This repository is a collection of Spark examples & use-case implementations for various components of the Spark eco-system including Spark-Core, Spark-Streaming, Spark-SQL, Spark-MLLib.
- Spark core examples
- WordCount
- Spark streaming examples
- NetworkWordCount
- NetworkWordCountWindowed
- RecoverableNetworkWordCount
- TwitterPopularTags
- KafkaWordCount
- Spark core use-cases
- Spark streaming use-cases
- LogAnalytics - A simple spark streaming use-case to perform apache log analysis which could read data from Kafka & Kinesis performs some analysis and persists the result's to cassandra.
- Testing
- ScalaTest spec traits for Spark core, streaming and SQL API(s)
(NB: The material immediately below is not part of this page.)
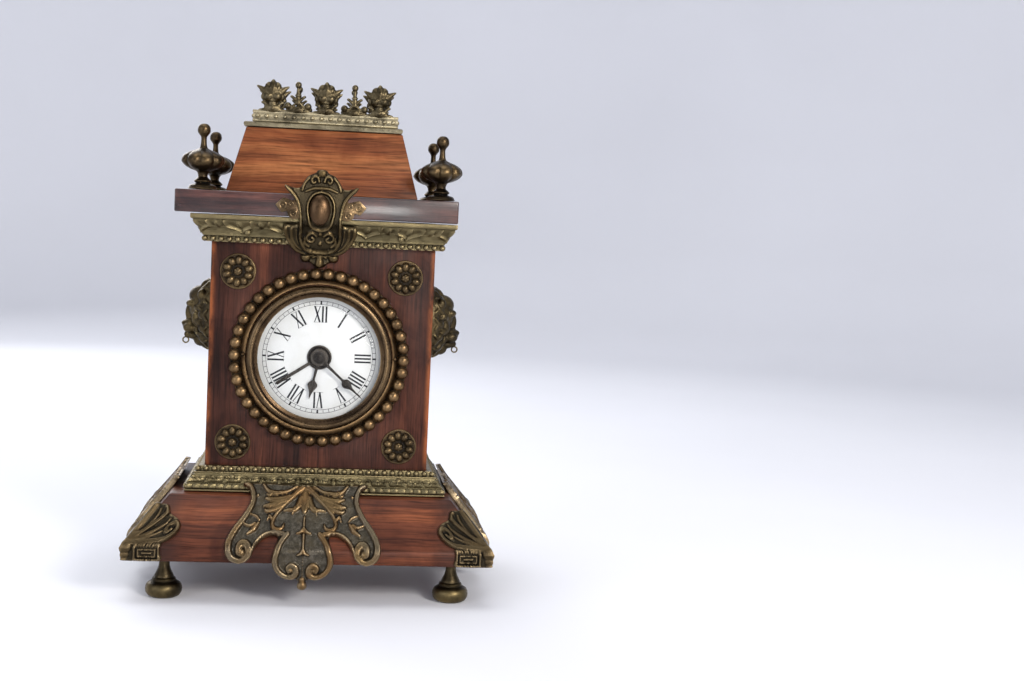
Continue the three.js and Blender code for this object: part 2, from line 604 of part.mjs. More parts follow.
addTo(bodyGroup, "turn_button", shapeOf(
  standing(turnButton, body.halfY + gap + 1.2, 1.2)
    .add(pinOnY(0, 0, 1.5, body.halfY + gap, body.halfY + 2.4, 10))
    .translate([buttonSpot.x, 0, buttonSpot.z]),
), gearBrass);

export default clock;
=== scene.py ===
import math
import random

import bmesh
import bpy
from mathutils import Matrix, Vector, kdtree


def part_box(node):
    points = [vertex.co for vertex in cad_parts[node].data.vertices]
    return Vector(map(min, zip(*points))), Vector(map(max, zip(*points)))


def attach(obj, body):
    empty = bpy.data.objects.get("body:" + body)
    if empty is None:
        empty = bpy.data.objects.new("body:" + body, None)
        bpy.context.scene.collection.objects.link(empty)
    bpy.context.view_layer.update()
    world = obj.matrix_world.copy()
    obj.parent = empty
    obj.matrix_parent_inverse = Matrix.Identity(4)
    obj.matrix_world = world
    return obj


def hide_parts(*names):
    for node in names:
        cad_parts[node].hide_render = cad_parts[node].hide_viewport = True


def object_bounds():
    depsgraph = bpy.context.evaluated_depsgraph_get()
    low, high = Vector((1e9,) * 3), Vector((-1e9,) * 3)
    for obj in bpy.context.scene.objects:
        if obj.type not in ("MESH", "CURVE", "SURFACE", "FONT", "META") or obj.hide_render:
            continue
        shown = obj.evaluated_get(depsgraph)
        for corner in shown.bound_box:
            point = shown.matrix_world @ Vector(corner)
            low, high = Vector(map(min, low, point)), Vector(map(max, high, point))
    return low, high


# A small alarm clock in a wooden case with cast brass trim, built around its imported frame.
# Shapes are drawn in millimetres and brought to metres when a piece is finished.
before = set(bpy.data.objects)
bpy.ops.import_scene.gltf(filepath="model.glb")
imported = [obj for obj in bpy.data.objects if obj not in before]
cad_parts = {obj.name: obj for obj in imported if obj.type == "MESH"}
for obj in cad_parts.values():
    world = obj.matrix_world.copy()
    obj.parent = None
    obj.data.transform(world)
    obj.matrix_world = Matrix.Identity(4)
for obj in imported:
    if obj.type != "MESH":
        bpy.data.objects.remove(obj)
cadBounds = [list(corner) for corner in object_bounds()]
mm = 0.001
random.seed(11)


def boxOf(node):
    low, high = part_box(node)
    return low / mm, high / mm


def addThing(name, data):
    thing = bpy.data.objects.new(name, data)
    bpy.context.scene.collection.objects.link(thing)
    return thing


# the camera comes first
cameraLook = {"place": (0.00714, -0.84502, 0.20027), "yaw": 6.788, "pitch": -4.312, "roll": 2.68,
              "lens": 53.455}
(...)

- Embedded Kafka and Zookeeper embedded server instances for testing
Simplest way is to clone the repository:
git clone https://github.com/cloudwicklabs/spark_codebase.git
To run any of these examples or use-cases you have to package them using a uber-jar (most of the examples depend of external dependencies, hence have to be packaged as a assembly jar).
From the project's home directory
sbt assembly
spark-submit is the simplest way to submit a spark application to the cluster and supports all the cluster manager's like stand-alone, yarn and mesos.
Each of the main class has documentation on how to run it.